• Problem to solve:
Repeat the entire listing exactly.

-- Begin Given data --

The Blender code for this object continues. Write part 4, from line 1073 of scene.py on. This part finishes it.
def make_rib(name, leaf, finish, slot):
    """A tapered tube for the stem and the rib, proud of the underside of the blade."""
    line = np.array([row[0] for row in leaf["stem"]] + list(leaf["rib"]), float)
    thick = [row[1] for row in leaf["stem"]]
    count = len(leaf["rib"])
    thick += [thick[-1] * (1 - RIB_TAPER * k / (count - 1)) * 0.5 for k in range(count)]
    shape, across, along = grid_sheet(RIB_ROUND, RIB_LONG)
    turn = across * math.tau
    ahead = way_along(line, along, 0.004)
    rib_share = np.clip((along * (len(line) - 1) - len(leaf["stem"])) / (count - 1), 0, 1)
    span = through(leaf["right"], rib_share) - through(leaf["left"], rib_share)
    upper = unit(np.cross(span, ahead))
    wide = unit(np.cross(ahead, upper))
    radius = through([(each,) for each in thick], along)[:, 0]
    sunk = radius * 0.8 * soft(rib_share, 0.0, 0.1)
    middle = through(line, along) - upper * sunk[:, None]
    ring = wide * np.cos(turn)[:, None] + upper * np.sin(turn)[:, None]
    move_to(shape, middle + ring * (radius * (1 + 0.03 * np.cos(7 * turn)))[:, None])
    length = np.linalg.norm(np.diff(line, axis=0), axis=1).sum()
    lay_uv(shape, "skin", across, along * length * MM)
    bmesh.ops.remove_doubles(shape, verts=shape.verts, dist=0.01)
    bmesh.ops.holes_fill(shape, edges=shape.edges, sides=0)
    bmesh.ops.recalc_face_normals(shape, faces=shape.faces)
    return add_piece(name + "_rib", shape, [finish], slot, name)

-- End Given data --

• Final answer:
The Blender code for this object continues. Write part 4, from line 1073 of scene.py on. This part finishes it.
def make_rib(name, leaf, finish, slot):
    """A tapered tube for the stem and the rib, proud of the underside of the blade."""
    line = np.array([row[0] for row in leaf["stem"]] + list(leaf["rib"]), float)
    thick = [row[1] for row in leaf["stem"]]
    count = len(leaf["rib"])
    thick += [thick[-1] * (1 - RIB_TAPER * k / (count - 1)) * 0.5 for k in range(count)]
    shape, across, along = grid_sheet(RIB_ROUND, RIB_LONG)
    turn = across * math.tau
    ahead = way_along(line, along, 0.004)
    rib_share = np.clip((along * (len(line) - 1) - len(leaf["stem"])) / (count - 1), 0, 1)
    span = through(leaf["right"], rib_share) - through(leaf["left"], rib_share)
    upper = unit(np.cross(span, ahead))
    wide = unit(np.cross(ahead, upper))
    radius = through([(each,) for each in thick], along)[:, 0]
    sunk = radius * 0.8 * soft(rib_share, 0.0, 0.1)
    middle = through(line, along) - upper * sunk[:, None]
    ring = wide * np.cos(turn)[:, None] + upper * np.sin(turn)[:, None]
    move_to(shape, middle + ring * (radius * (1 + 0.03 * np.cos(7 * turn)))[:, None])
    length = np.linalg.norm(np.diff(line, axis=0), axis=1).sum()
    lay_uv(shape, "skin", across, along * length * MM)
    bmesh.ops.remove_doubles(shape, verts=shape.verts, dist=0.01)
    bmesh.ops.holes_fill(shape, edges=shape.edges, sides=0)
    bmesh.ops.recalc_face_normals(shape, faces=shape.faces)
    return add_piece(name + "_rib", shape, [finish], slot, name)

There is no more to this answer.